▶ **EXERCISE AIM**: Exactly the lines from the line with "trimmer_tracks();" to the line with "points = [vertex.co" should be extracted, both included, with no other lines.

####

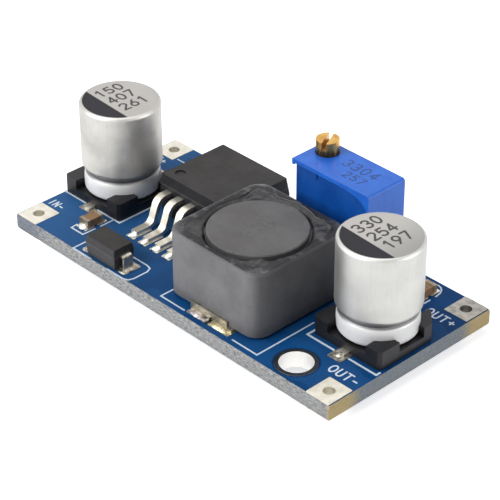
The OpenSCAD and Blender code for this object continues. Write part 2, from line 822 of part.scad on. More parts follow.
// Collector ring and the resistive arc round it.
module trimmer_tracks()
    color([0.12, 0.12, 0.12]) on_trimmer() translate([gear_u, element_v, gear_w]) rotate([90, 0, 0])
        linear_extrude(track_t) {
            ring2d(button_at + collector_r, button_at - collector_r);
            difference() {
                ring2d(wiper_r + track_r, wiper_r - track_r);
                polygon([[0, 0], for (s = [-1, 1]) 2 * wiper_r * [s * sin(track_gap), -cos(track_gap)]]);
            }
        }

module ring2d(ro, ri) difference() {
    circle(ro);
    circle(ri);
}

// Toothed wheel, its rim a wave of gear_teeth teeth, with a hollow hub.
module trimmer_rotor()
    color([0.92, 0.9, 0.84]) on_trimmer() translate([gear_u, screw_v, gear_w]) rotate([90, 0, 0])
        difference() {
        union() {
            translate([0, 0, -gear_t / 2]) linear_extrude(gear_t) polygon([
                for (i = [0:8 * gear_teeth - 1]) let(a = 180 + 360 * i / (8 * gear_teeth))
                    (gear_r - thread_e * cos(360 * i / 8)) * [cos(a), sin(a)]
            ]);
            cylinder(h = screw_v - cavity_front - run_gap, r = hub_r);
        }
        translate([0, 0, -gear_t]) cylinder(h = gear_t + trim_d, r = axle_r + run_gap);
    }

// Sprung contact on the wheel: a ring and an arm that reaches the track.
module trimmer_wiper()
    color([0.85, 0.68, 0.35]) on_trimmer() translate([gear_u, screw_v + gear_t / 2, gear_w])
        rotate([-90, 0, 0]) {
        reach = element_v - track_t - screw_v - gear_t / 2 - run_gap;
        difference() {
            union() {
                cylinder(h = wiper_t, r = wiper_hub_r);
                translate([-wiper_arm_r, -wiper_r, 0]) cube([2 * wiper_arm_r, wiper_r, wiper_t]);
                translate([0, -wiper_r, 0]) cylinder(h = reach, r = wiper_arm_r);
                translate([0, button_at, 0]) cylinder(h = reach, r = button_r);
            }
            translate([0, 0, -over]) cylinder(h = reach + 2 * over, r = axle_r + run_gap);
        }
    }

// Adjusting screw: slotted head, neck, collar and worm thread on one spindle.
module trimmer_screw()
    color([0.75, 0.55, 0.25]) on_trimmer() translate([screw_u, screw_v, 0]) difference() {
        union() {
            translate([0, 0, cavity_top + inner_play])
                cylinder(h = wall_top + screw_h - inner_play, r = screw_d / 2);
            translate([0, 0, neck_w]) cylinder(h = cavity_top + wall_top / 4 - neck_w, r = neck_r);
            translate([0, 0, collar_w]) cylinder(h = collar_h, r = collar_r);
            translate([0, 0, spindle_w]) cylinder(h = plate_top - spindle_w, r = journal_r);
            worm();
        }
        translate([0, 0, trim_h + screw_h - slot_d]) rotate([0, 0, slot_turn])
            translate([-slot_w / 2, -screw_d, 0]) cube([slot_w, 2 * screw_d, slot_d + over]);
        // groove for the seal ring
        translate([0, 0, cavity_top + wall_top / 2]) rotate_extrude()
            translate([ring_r, 0]) circle(ring_minor);
    }

// Single-start thread: a round section set off-centre and turned as it climbs.
module worm()
    translate([0, 0, gear_w - worm_h / 2])
        linear_extrude(height = worm_h, twist = -360 * thread_turns, slices = 16 * thread_turns, $fn = 16)
            rotate([0, 0, -180 * thread_turns]) translate([thread_e, 0]) circle(thread_r);

module trimmer_seal_ring()
    color([0.1, 0.1, 0.1]) on_trimmer() translate([screw_u, screw_v, cavity_top + wall_top / 2])
        rotate_extrude() translate([ring_r, 0]) circle(ring_minor);

// Slotted plate that keeps the screw from lifting out.
module trimmer_retainer()
    color([0.75, 0.75, 0.76]) on_trimmer() difference() {
        translate([lip_over + wall_end - clip_plate_in, cavity_front + clip_plate_front,
            plate_top - clip_plate_t])
            cube([clip_plate_l, cavity_back - cavity_front - clip_plate_front, clip_plate_t]);
        translate([screw_u, screw_v, 0]) cylinder(h = trim_h, r = neck_r + run_gap);
        translate([screw_u - neck_r - run_gap, screw_v, 0]) cube([2 * (neck_r + run_gap), trim_d, trim_h]);
    }

module trimmer_potting()
    color([0.12, 0.3, 0.62]) on_trimmer() difference() {
        translate([lip_over + wall_end, cavity_front, foot_h])
            cube([trim_w - lip_over - wall_end - wall_far, cavity_back - cavity_front, potting_t]);
        for (i = [-1:1]) translate([pin_u(i), pin_v, 0]) cylinder(h = cavity_floor + over, d = pin_d);
    }

// Round pin with a flat flag soldered to the foot of the element.
module pin(i)
    color([0.8, 0.79, 0.75]) on_trimmer() translate([pin_u(i), 0, 0]) {
        translate([0, pin_v, -board_t - pin_out]) cylinder(h = board_t + pin_out + pin_top, d = pin_d);
        translate([-pin_flag_w / 2, element_v - pin_flag_t, cavity_floor + eps])
            cube([pin_flag_w, pin_flag_t, pin_flag_h]);
    }

module trimmer_pin_1() pin(-1);
module trimmer_pin_2() pin(0);
module trimmer_pin_3() pin(1);

// Solder that fills each pin's hole and rises below the board to a hollow cone.
module trimmer_solder()
    color([0.78, 0.78, 0.76]) on_trimmer() for (i = [-1:1]) translate([pin_u(i), pin_v, -board_t])
        rotate_extrude()
        polygon(concat(
            [[pin_d / 2, board_t]],
            [for (t = [1:-0.2:0]) [pin_d / 2 + (solder_r - pin_d / 2) * (1 - t) ^ 3, -solder_h * t]],
            [[pin_hole_r, 0], [pin_hole_r, board_t]]
        ));

board();
wire_land_in_minus();
wire_land_in_plus();
wire_land_out_minus();
wire_land_out_plus();
mounting_ring_front();
mounting_ring_back();
capacitor_lands();
regulator_lands();
inductor_lands();
diode_lands();
chip_lands();
input_can();
input_base();
input_terminal_minus();
input_terminal_plus();
output_can();
output_base();
output_terminal_minus();
output_terminal_plus();
regulator_body();
regulator_tab();
regulator_lead_1();
regulator_lead_2();
regulator_lead_4();
regulator_lead_5();
inductor_shield();
inductor_core();
inductor_winding();
inductor_glue();
inductor_clip_front();
inductor_clip_back();
diode_body();
diode_strap_cathode();
diode_strap_anode();
input_chip();
input_chip_ends();
output_chip();
output_chip_ends();
trimmer_housing();
trimmer_cover();
trimmer_element();
trimmer_tracks();
trimmer_rotor();
trimmer_wiper();
trimmer_screw();
trimmer_seal_ring();
trimmer_retainer();
trimmer_potting();
trimmer_pin_1();
trimmer_pin_2();
trimmer_pin_3();
trimmer_solder();
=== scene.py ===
# %% [markdown]
# # An adjustable step-down converter board
# The object is a blue circuit board 43 mm long. It carries two aluminium
# capacitor cans, a ferrite inductor, a flat regulator with bent leads, a diode,
# two chip capacitors and a blue trimmer with a brass screw. The rigid shapes
# come packed as a fixed frame. This lesson gives them their finishes and adds
# what a solid model leaves out: solder, print, glue and worn metal.

# %% Load the frame
import math

import bmesh
import bpy
import numpy as np
from mathutils import Matrix, Vector


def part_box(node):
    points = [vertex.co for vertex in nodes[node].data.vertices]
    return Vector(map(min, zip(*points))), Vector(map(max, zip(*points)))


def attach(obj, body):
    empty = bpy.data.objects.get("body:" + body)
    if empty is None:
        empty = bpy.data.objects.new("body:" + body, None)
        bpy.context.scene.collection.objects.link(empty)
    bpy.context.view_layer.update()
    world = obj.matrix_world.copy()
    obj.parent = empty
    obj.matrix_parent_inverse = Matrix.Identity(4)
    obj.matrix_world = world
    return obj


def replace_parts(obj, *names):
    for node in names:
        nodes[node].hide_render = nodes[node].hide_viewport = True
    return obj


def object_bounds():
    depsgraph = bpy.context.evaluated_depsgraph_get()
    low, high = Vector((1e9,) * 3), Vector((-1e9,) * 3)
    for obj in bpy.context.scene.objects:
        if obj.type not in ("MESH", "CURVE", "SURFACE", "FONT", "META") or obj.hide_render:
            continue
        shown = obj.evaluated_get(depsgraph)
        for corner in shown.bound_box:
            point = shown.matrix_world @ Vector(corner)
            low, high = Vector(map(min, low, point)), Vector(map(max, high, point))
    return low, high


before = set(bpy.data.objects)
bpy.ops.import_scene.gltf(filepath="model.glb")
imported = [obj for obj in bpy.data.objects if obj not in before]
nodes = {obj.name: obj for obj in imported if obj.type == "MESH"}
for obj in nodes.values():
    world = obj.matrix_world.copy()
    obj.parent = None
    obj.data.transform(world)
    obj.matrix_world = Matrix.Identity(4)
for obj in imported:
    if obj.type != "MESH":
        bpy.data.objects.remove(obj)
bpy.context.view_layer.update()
MM = 0.001
BODY = "module"


def box_mm(node):
    """Lowest and highest corner of a CAD node, as two arrays in millimetres."""
    low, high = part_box(node)
    return np.array(low) / MM, np.array(high) / MM


def middle(node):
    """Centre of a CAD node's box, in millimetres."""
    return sum(box_mm(node)) / 2


board_low, board_high = box_mm("board")
BOARD_TOP = board_high[2]
print("board", np.round(board_high - board_low, 2))

# %% [markdown]
# ## Shader sums written as plain Python
# A finish is a tree of nodes, and most of it is arithmetic: a mask here, a bit
# of noise there. Wiring each Math node by hand hides the formula. Here a small
# class wraps a socket, so that `1 - mask * 0.3` adds its own nodes.


# %% Sums on sockets
class Value:
    """A number that a node puts out. Sums on it add Math nodes to its tree."""

    def __init__(self, finish, socket):
        self.finish, self.socket = finish, socket

    def math(self, operation, *others):
        return self.finish.add("ShaderNodeMath", {"operation": operation},
                               dict(enumerate((self,) + others)))

    def __add__(self, other):
        return self.math("ADD", other)

    def __mul__(self, other):
        return self.math("MULTIPLY", other)

    def __sub__(self, other):
        return self.math("SUBTRACT", other)

    def __rsub__(self, other):
        return (self * -1) + other

    def __abs__(self):
        return self.math("ABSOLUTE")

    __radd__ = __add__
    __rmul__ = __mul__

    def most(self, other):
        return self.math("MAXIMUM", other)

    def step(self, low, high):
        """0 below low, 1 above high, and a smooth rise between them."""
        return self.finish.add("ShaderNodeMapRange",
                               {"interpolation_type": "SMOOTHSTEP"},
                               {"Value": self, "From Min": low, "From Max": high})


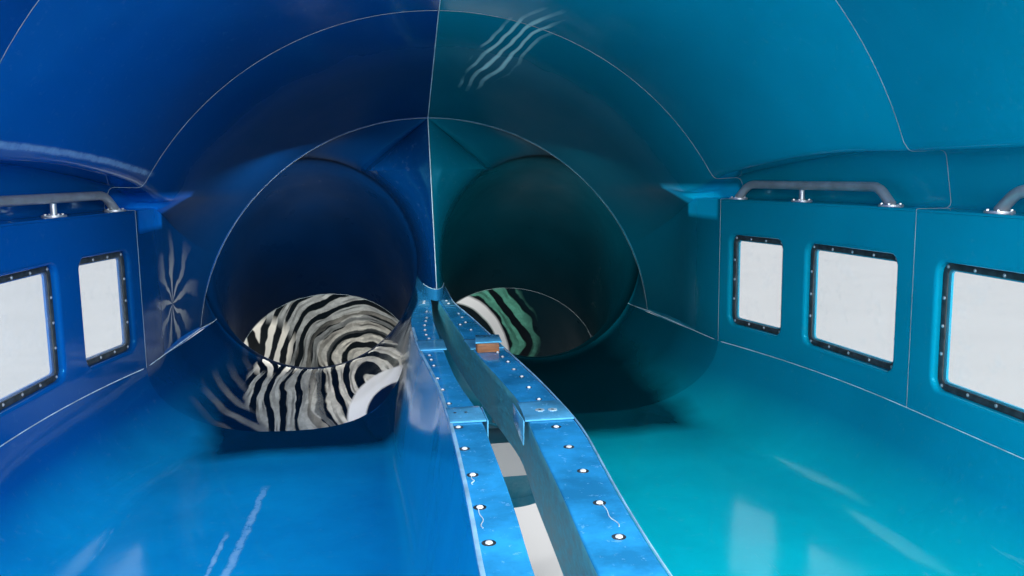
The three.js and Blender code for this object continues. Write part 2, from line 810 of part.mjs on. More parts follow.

####

▶ **RESULT OF THE EXERCISE**:
trimmer_tracks();
trimmer_rotor();
trimmer_wiper();
trimmer_screw();
trimmer_seal_ring();
trimmer_retainer();
trimmer_potting();
trimmer_pin_1();
trimmer_pin_2();
trimmer_pin_3();
trimmer_solder();
=== scene.py ===
# %% [markdown]
# # An adjustable step-down converter board
# The object is a blue circuit board 43 mm long. It carries two aluminium
# capacitor cans, a ferrite inductor, a flat regulator with bent leads, a diode,
# two chip capacitors and a blue trimmer with a brass screw. The rigid shapes
# come packed as a fixed frame. This lesson gives them their finishes and adds
# what a solid model leaves out: solder, print, glue and worn metal.

# %% Load the frame
import math

import bmesh
import bpy
import numpy as np
from mathutils import Matrix, Vector


def part_box(node):
    points = [vertex.co for vertex in nodes[node].data.vertices]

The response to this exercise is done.